To achieve these and other advantages and in accordance with the purpose of the invention, as embodied and broadly described herein, the invention provides a flip-chip package substrate. In the flip-chip package substrate, signal bump pads, power bump pads and ground bump pads are grouped together into rows of inner layer bump pads and sequentially laid on the same side just outside the gathering of core bump pads so that the row of power bump pads and the row of ground bump pads are alternately positioned between the row of signal bump pads. Hence, electrical performance after joining the chip and the flip-chip package substrate is improved. In addition, positions of the outer layer of the bump pads are designed using the shortest distance that corresponds to the flip-chip package substrate so that the flip chip die connecting area within the flip-chip package substrate is reduced.

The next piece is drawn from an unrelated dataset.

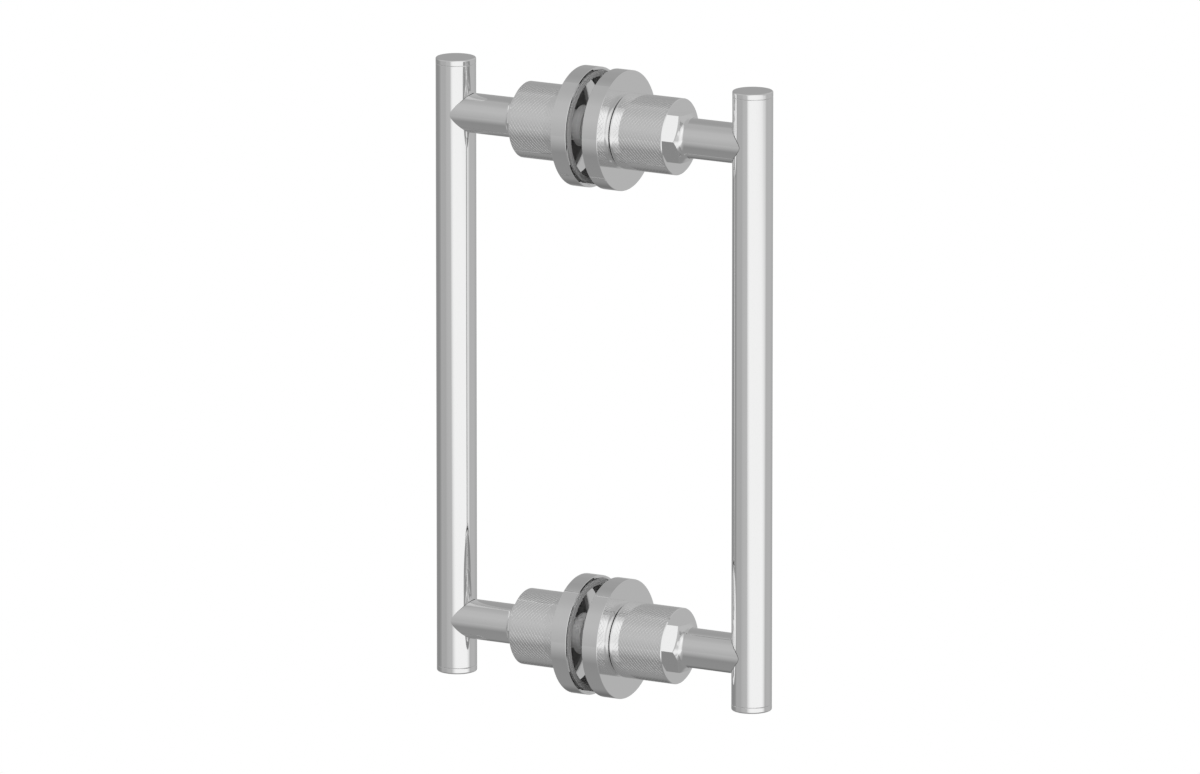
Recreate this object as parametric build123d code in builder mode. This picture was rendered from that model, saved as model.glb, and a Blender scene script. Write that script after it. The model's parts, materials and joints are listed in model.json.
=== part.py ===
from build123d import *
import math
import os

# Shower door handle: two upright grips, one on each face of a glass door. Each grip
# stands off the glass on two posts, and two studs through the glass join the sides.
# X runs along the posts from the inner side to the outer side, Z runs up the grips.
# The origin is in the middle of the glass, halfway between the two fittings.
# All sizes are in millimetres and all angles in degrees.

# Grips
grip_diameter = 15.875
grip_length = 246.4
grip_spacing = 132.9
tube_wall = 1.5
cap_height = 2.35
cap_rounding = 0.6
seam_rounding = 0.2
plug_length = 7.0
plug_clearance = 0.05
plug_chamfer = 0.5

# Posts, turned from hexagonal bar
fitting_spacing = 203.2
post_diameter = 15.7
hex_across_flats = 18.7
hex_height = 2.95
hex_chamfer_angle = 30.0
neck_radius = 1.9
spigot_diameter = 14.0
saddle_groove_width = 0.3
saddle_groove_depth = 0.3
saddle_groove_side = 0.08
spigot_end_gap = 0.3
spigot_chamfer = 0.8

# Knurled collars
collar_diameter = 30.1
collar_length = 23.9
collar_nose_length = 2.0
collar_nose_height = 1.35
collar_edge_chamfer = 0.3

# Cups that cover the holes in the glass
cup_diameter = 47.3
cup_height = 6.8
cup_wall = 0.95
cup_floor = 2.6
cup_edge_rounding = 0.2

# Gasket rings between the cups and the glass
glass_thickness = 6.4
gasket_proud = 0.4
gasket_width = 2.2
gasket_side_gap = 0.6

# Sleeves in the holes of the glass, with the studs inside them
sleeve_diameter = 16.3
sleeve_foot_height = 1.85
sleeve_waist_diameter = 12.0
stud_diameter = 8.0
stud_length = 46.0
stud_chamfer = 0.8
stud_clearance = 0.2
thread_clearance = 0.05
tapped_hole_depth = 16.0

# Grip sizes that follow from the ones above
grip_radius = grip_diameter / 2
tube_bore_radius = grip_radius - tube_wall
tube_length = grip_length - 2 * cap_height
grip_distance = grip_spacing / 2

# Distances outward from the middle of the glass
gasket_face = glass_thickness / 2
cup_rim = gasket_face + gasket_proud
cup_face = cup_rim + cup_height
cup_seat = cup_face - cup_floor
spigot_end = cup_face + spigot_end_gap
collar_end = cup_face + collar_length
hex_corner_end = collar_end + hex_height

# Radii around the axis of a fitting
stud_radius = stud_diameter / 2
stud_bore_radius = stud_radius + stud_clearance
tapped_radius = stud_radius + thread_clearance
spigot_radius = spigot_diameter / 2
collar_bore_radius = spigot_radius + thread_clearance
collar_radius = collar_diameter / 2
post_radius = post_diameter / 2
hex_corner_radius = hex_across_flats / 2 / math.cos(math.radians(30))
cup_radius = cup_diameter / 2
cup_bore_radius = cup_radius - cup_wall
gasket_outer_radius = cup_bore_radius - gasket_side_gap
gasket_inner_radius = gasket_outer_radius - gasket_width
sleeve_radius = sleeve_diameter / 2
sleeve_waist_radius = sleeve_waist_diameter / 2
sleeve_waist_end = cup_seat - sleeve_foot_height

sides = {"inner": -1, "outer": 1}
levels = {"upper": fitting_spacing / 2, "lower": -fitting_spacing / 2}


def profile_plane(side, height):
    """Plane through a fitting's axis: its x runs outward from the glass, its y runs up."""
    return Plane(origin=(0, 0, height), x_dir=(side, 0, 0), z_dir=(0, -side, 0))


def section_plane(side, height, distance):
    """Plane square to a fitting's axis at a distance from the glass, facing outward."""
    return Plane(origin=(side * distance, 0, height), x_dir=(0, 1, 0), z_dir=(side, 0, 0))


def grip_plane(side, height, direction=1):
    """Plane square to a grip's axis at a height, facing up or down."""
    return Plane(origin=(side * grip_distance, 0, height), x_dir=(1, 0, 0), z_dir=(0, 0, direction))


def fitting_axis(height):
    """Axis that the turned pieces of a fitting share."""
    return Axis((0, 0, height), (1, 0, 0))


def make_grip_tube(side):
    """Straight tube between the two end caps, with its outer edges eased at the seams."""
    with BuildPart() as tube:
        with BuildSketch(grip_plane(side, -tube_length / 2)):
            Circle(grip_radius)
            Circle(tube_bore_radius, mode=Mode.SUBTRACT)
        extrude(amount=tube_length)
        outer_edges = tube.edges().filter_by(GeomType.CIRCLE).sort_by(SortBy.RADIUS)[-2:]
        fillet(outer_edges, seam_rounding)
    return tube


def make_grip_cap(side, direction):
    """End cap with a rounded rim, flush with the tube, and a plug that goes inside it."""
    seat = grip_plane(side, direction * tube_length / 2, direction)
    with BuildPart() as cap:
        with BuildSketch(seat):
            Circle(grip_radius)
        extrude(amount=cap_height)
        rim = cap.edges().sort_by(Axis(seat.origin, seat.z_dir))[-1]
        fillet(rim, cap_rounding)
        seam = cap.edges().sort_by(Axis(seat.origin, seat.z_dir))[0]
        fillet(seam, seam_rounding)
        with BuildSketch(seat):
            Circle(tube_bore_radius - plug_clearance)
        extrude(amount=-plug_length)
        plug_end = cap.edges().sort_by(Axis(seat.origin, seat.z_dir))[0]
        chamfer(plug_end, plug_chamfer)
    return cap


def make_post(side, height):
    """Post with a hexagon and a threaded spigot at the collar, and a saddle at the grip."""
    chamfer_slope = math.tan(math.radians(hex_chamfer_angle))
    neck_corner = (hex_corner_end + (hex_corner_radius - post_radius) * chamfer_slope, post_radius)
    with BuildPart() as post:
        # hexagon's chamfer, hollow neck and round stem as one turned profile
        with BuildSketch(profile_plane(side, height)) as blank:
            with BuildLine():
                Polyline(
                    (collar_end, 0),
                    (collar_end, hex_corner_radius),
                    (hex_corner_end, hex_corner_radius),
                    neck_corner,
                    (grip_distance, post_radius),
                    (grip_distance, 0),
                    close=True,
                )
            make_face()
            neck = blank.vertices().sort_by_distance(neck_corner)[0]
            fillet(neck, neck_radius)
        revolve(axis=fitting_axis(height))

        # six flats, with two of the corners level with the axis
        with BuildSketch(section_plane(side, height, collar_end)):
            RegularPolygon(hex_corner_radius, 6)
        extrude(amount=grip_distance - collar_end, mode=Mode.INTERSECT)

        # spigot inside the collar, tapped for the stud
        with BuildSketch(section_plane(side, height, spigot_end)):
            Circle(spigot_radius)
        extrude(amount=collar_end - spigot_end)
        mouth = post.edges().sort_by(Axis((0, 0, height), (side, 0, 0)))[0]
        chamfer(mouth, spigot_chamfer)
        with BuildSketch(section_plane(side, height, spigot_end)):
            Circle(tapped_radius)
        extrude(amount=tapped_hole_depth, mode=Mode.SUBTRACT)

        # saddle that fits around the grip tube
        with BuildSketch(grip_plane(side, height - post_diameter)):
            Circle(grip_radius)
        extrude(amount=2 * post_diameter, mode=Mode.SUBTRACT)

        # shallow groove along the saddle's edge, narrow at its two points
        with BuildPart(mode=Mode.SUBTRACT):
            with BuildSketch(section_plane(side, height, grip_distance - post_diameter)):
                Circle(post_diameter)
                Circle(post_radius - saddle_groove_depth, mode=Mode.SUBTRACT)
            extrude(amount=post_diameter)
            with BuildSketch(grip_plane(side, height - post_diameter)):
                Ellipse(grip_radius + saddle_groove_width, grip_radius + saddle_groove_side)
            extrude(amount=2 * post_diameter, mode=Mode.INTERSECT)
    return post


def make_collar(side, height):
    """Round collar over the spigot, with a curved nose against the cup."""
    nose_radius = collar_radius - collar_nose_height
    with BuildPart() as collar:
        with BuildSketch(profile_plane(side, height)):
            with BuildLine():
                EllipticalCenterArc(
                    center=(cup_face + collar_nose_length, nose_radius),
                    x_radius=collar_nose_length,
                    y_radius=collar_nose_height,
                    start_angle=90,
                    arc_size=90,
                )
                Polyline(
                    (cup_face, nose_radius),
                    (cup_face, collar_bore_radius),
                    (collar_end, collar_bore_radius),
                    (collar_end, collar_radius - collar_edge_chamfer),
                    (collar_end - collar_edge_chamfer, collar_radius),
                    (cup_face + collar_nose_length, collar_radius),
                )
            make_face()
        revolve(axis=fitting_axis(height))
    return collar


def make_cup(side, height):
    """Shallow cup with its open side towards the glass."""
    with BuildPart() as cup:
        with BuildSketch(section_plane(side, height, cup_rim)):
            Circle(cup_radius)
        extrude(amount=cup_height)
        fillet(cup.edges().filter_by(GeomType.CIRCLE), cup_edge_rounding)
        with BuildSketch(section_plane(side, height, cup_rim)):
            Circle(cup_bore_radius)
        extrude(amount=cup_height - cup_floor, mode=Mode.SUBTRACT)
        with BuildSketch(section_plane(side, height, cup_seat)):
            Circle(stud_bore_radius)
        extrude(amount=cup_floor, mode=Mode.SUBTRACT)
    return cup


def make_gasket(side, height):
    """Soft ring inside the cup that stands a little proud and rests on the glass."""
    with BuildPart() as gasket:
        with BuildSketch(section_plane(side, height, gasket_face)):
            Circle(gasket_outer_radius)
            Circle(gasket_inner_radius, mode=Mode.SUBTRACT)
        extrude(amount=cup_seat - gasket_face)
    return gasket


def make_sleeve(height):
    """Sleeve through the hole in the glass, with a wide foot on the floor of each cup."""
    with BuildPart() as sleeve:
        with BuildSketch(section_plane(1, height, -cup_seat)):
            Circle(sleeve_radius)
            Circle(stud_bore_radius, mode=Mode.SUBTRACT)
        extrude(amount=2 * cup_seat)
        with BuildSketch(section_plane(1, height, -sleeve_waist_end)):
            Circle(sleeve_radius)
            Circle(sleeve_waist_radius, mode=Mode.SUBTRACT)
        extrude(amount=2 * sleeve_waist_end, mode=Mode.SUBTRACT)
    return sleeve


def make_stud(height):
    """Headless stud that draws the two posts together."""
    with BuildPart() as stud:
        with BuildSketch(section_plane(1, height, -stud_length / 2)):
            Circle(stud_radius)
        extrude(amount=stud_length)
        chamfer(stud.edges().filter_by(GeomType.CIRCLE), stud_chamfer)
    return stud


def save(piece, name):
    """Write one finished piece to its own file."""
    piece.part.label = name
    export_step(piece.part, f"parts/{name}.step")


os.makedirs("parts", exist_ok=True)

for side_name, side in sides.items():
    save(make_grip_tube(side), f"{side_name}_grip_tube")
    save(make_grip_cap(side, 1), f"{side_name}_top_cap")
    save(make_grip_cap(side, -1), f"{side_name}_bottom_cap")
    for level_name, height in levels.items():
        save(make_post(side, height), f"{side_name}_{level_name}_post")
        save(make_collar(side, height), f"{side_name}_{level_name}_collar")
        save(make_cup(side, height), f"{side_name}_{level_name}_cup")
        save(make_gasket(side, height), f"{side_name}_{level_name}_gasket")

for level_name, height in levels.items():
    save(make_sleeve(height), f"{level_name}_sleeve")
    save(make_stud(height), f"{level_name}_stud")
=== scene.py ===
import json
import math

import bmesh
import bpy
from mathutils import Matrix, Vector


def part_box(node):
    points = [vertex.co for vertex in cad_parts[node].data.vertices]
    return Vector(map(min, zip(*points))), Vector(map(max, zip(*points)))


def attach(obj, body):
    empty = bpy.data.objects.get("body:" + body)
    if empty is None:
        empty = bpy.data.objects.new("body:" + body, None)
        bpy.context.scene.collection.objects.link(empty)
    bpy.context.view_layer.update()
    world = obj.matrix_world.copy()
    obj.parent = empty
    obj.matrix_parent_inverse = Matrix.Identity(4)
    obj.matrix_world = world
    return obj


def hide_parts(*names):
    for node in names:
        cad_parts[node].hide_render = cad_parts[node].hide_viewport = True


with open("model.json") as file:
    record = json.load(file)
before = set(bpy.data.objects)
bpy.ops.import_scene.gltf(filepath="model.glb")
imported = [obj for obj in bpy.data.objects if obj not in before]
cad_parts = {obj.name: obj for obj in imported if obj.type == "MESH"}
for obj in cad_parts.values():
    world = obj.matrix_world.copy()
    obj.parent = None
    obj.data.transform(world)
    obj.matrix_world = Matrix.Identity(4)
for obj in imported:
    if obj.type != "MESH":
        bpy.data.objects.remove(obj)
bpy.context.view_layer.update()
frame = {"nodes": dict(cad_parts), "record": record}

# Shower door handle: two chrome grips on posts with knurled collars and cups.
# The frame is in metres: X along the posts, Z up the grips, the glass at X = 0.

MM = 0.001

sides = {"inner": -1, "outer": 1}
levels = ("upper", "lower")


# Helpers


def linear(hex_colour):
    """sRGB hex colour as linear red, green, blue and alpha."""
    channels = [int(hex_colour[i:i + 2], 16) / 255 for i in (1, 3, 5)]
    return [c / 12.92 if c < 0.04045 else ((c + 0.055) / 1.055) ** 2.4 for c in channels] + [1.0]


def add_node(tree, kind, settings=None, links=None):
    """New node with its settings, inputs and links. Settings name properties or inputs."""
    node = tree.nodes.new(kind)
    for name, value in (settings or {}).items():
        if hasattr(node, name):
            setattr(node, name, value)
        else:
            node.inputs[name].default_value = value
    for name, output in (links or {}).items():
        tree.links.new(output, node.inputs[name])
    return node


def new_material(name):
    """Empty node material with its output node."""
    material = bpy.data.materials.new(name)
    material.use_nodes = True
    material.node_tree.nodes.clear()
    output = material.node_tree.nodes.new("ShaderNodeOutputMaterial")
    return material, material.node_tree, output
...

This invention also provides a flip chip die. The flip chip die has a plurality of die pads on the active surface of the chip. The die pads are positioned on the chip according to the distribution of the bump pads on the aforesaid flip-chip package substrate. Hence, electrical performance of the chip is improved and size of the chip is reduced.
It is to be understood that both the foregoing general description and the following detailed description are exemplary, and are intended to provide further explanation of the invention as claimed.